-- Problem requirements --
What is wanted is an exact restatement of the lines from the one with "Write the OpenSCAD" through the one with "are in millimetres.", both included, and of no other lines.

-- Data records --
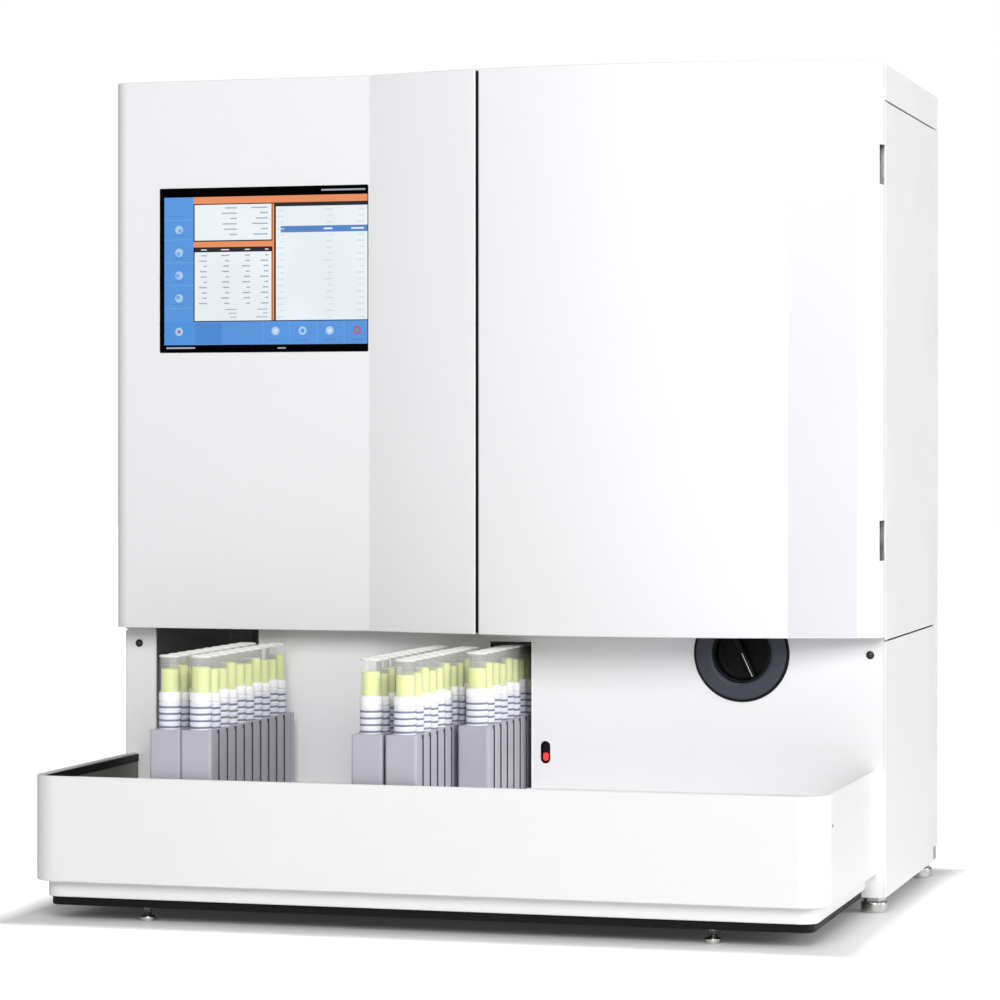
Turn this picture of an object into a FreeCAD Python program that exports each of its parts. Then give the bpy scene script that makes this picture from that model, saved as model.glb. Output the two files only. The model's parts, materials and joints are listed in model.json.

---

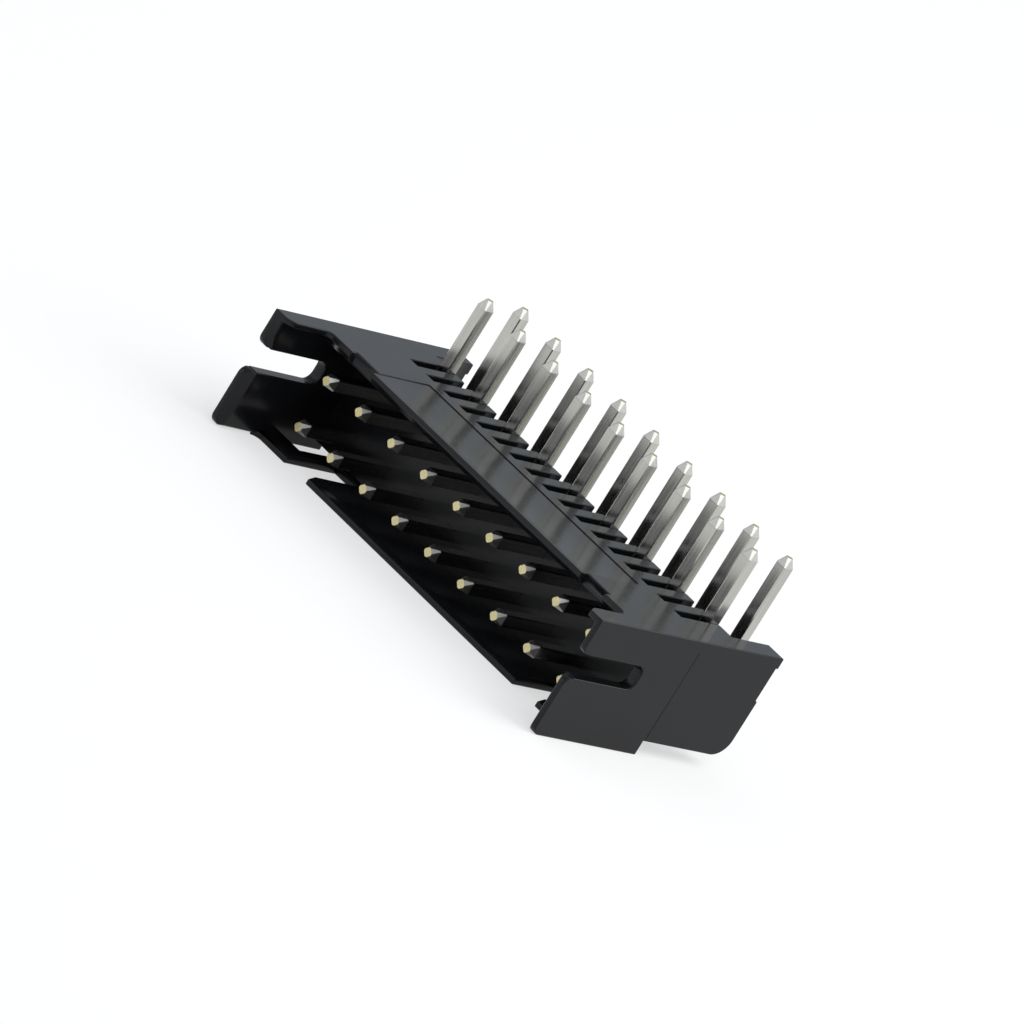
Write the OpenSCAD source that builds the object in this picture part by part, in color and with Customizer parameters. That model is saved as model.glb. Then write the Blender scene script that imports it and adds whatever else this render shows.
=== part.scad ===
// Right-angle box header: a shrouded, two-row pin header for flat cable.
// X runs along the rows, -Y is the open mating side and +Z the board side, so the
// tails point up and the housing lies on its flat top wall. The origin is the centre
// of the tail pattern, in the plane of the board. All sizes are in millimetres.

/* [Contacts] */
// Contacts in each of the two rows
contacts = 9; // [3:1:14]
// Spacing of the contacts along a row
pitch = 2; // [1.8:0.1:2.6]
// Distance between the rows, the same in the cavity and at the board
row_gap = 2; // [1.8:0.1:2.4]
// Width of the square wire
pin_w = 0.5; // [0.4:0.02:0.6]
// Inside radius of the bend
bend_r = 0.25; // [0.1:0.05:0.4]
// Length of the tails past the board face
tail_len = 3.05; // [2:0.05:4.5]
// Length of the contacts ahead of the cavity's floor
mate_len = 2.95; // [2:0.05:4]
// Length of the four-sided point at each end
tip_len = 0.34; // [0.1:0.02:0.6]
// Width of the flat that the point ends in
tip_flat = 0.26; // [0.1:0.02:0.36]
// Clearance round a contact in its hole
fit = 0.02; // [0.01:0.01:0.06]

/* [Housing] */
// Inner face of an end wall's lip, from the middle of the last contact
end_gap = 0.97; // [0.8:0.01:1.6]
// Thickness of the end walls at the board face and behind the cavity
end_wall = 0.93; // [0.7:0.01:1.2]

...

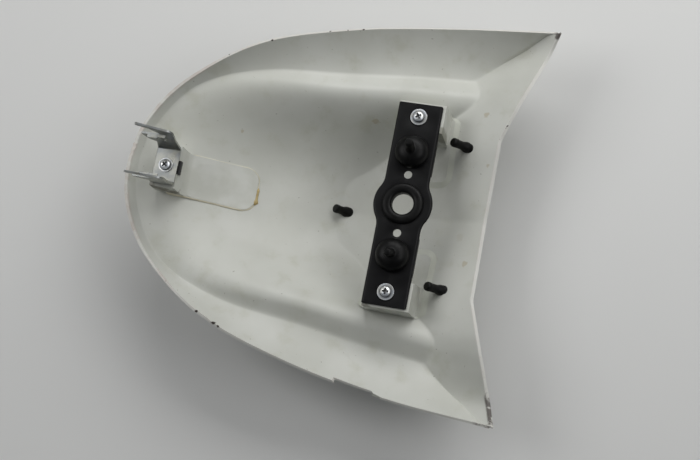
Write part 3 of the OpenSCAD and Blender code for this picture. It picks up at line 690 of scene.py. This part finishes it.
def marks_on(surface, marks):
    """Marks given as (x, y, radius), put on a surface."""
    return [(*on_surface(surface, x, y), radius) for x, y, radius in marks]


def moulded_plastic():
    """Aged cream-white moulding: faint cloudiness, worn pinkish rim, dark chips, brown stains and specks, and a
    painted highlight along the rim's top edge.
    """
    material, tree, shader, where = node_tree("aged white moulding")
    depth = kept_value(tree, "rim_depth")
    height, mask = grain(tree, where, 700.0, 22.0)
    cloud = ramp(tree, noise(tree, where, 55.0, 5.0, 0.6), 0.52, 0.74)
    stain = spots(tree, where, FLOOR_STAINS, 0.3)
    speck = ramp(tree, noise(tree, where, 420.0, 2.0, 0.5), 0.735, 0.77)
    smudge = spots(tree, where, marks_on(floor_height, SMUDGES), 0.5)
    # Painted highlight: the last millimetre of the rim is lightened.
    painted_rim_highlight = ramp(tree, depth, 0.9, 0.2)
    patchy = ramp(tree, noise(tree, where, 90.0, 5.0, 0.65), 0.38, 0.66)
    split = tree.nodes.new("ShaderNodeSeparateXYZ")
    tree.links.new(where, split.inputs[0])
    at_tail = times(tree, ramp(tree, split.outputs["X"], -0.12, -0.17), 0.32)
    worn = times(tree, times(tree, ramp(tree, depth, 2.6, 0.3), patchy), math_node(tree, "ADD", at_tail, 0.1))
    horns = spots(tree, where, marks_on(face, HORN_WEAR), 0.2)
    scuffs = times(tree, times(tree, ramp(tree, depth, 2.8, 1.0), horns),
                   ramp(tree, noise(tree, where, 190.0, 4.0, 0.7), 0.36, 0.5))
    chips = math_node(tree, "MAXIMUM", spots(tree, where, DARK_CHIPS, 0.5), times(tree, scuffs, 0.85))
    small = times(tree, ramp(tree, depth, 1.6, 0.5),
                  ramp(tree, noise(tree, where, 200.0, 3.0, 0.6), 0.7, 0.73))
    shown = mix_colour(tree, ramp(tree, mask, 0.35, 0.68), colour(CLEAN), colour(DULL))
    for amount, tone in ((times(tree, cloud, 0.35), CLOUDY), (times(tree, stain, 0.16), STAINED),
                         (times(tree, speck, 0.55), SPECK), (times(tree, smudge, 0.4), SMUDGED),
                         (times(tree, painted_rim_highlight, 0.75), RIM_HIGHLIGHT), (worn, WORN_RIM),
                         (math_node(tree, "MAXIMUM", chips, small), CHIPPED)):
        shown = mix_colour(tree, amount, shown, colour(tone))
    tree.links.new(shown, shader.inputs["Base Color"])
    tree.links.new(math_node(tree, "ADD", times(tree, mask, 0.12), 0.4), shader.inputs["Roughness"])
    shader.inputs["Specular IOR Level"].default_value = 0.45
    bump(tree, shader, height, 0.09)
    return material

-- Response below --
Write the OpenSCAD source that builds the object in this picture part by part, in color and with Customizer parameters. That model is saved as model.glb. Then write the Blender scene script that imports it and adds whatever else this render shows.
=== part.scad ===
// Right-angle box header: a shrouded, two-row pin header for flat cable.
// X runs along the rows, -Y is the open mating side and +Z the board side, so the
// tails point up and the housing lies on its flat top wall. The origin is the centre
// of the tail pattern, in the plane of the board. All sizes are in millimetres.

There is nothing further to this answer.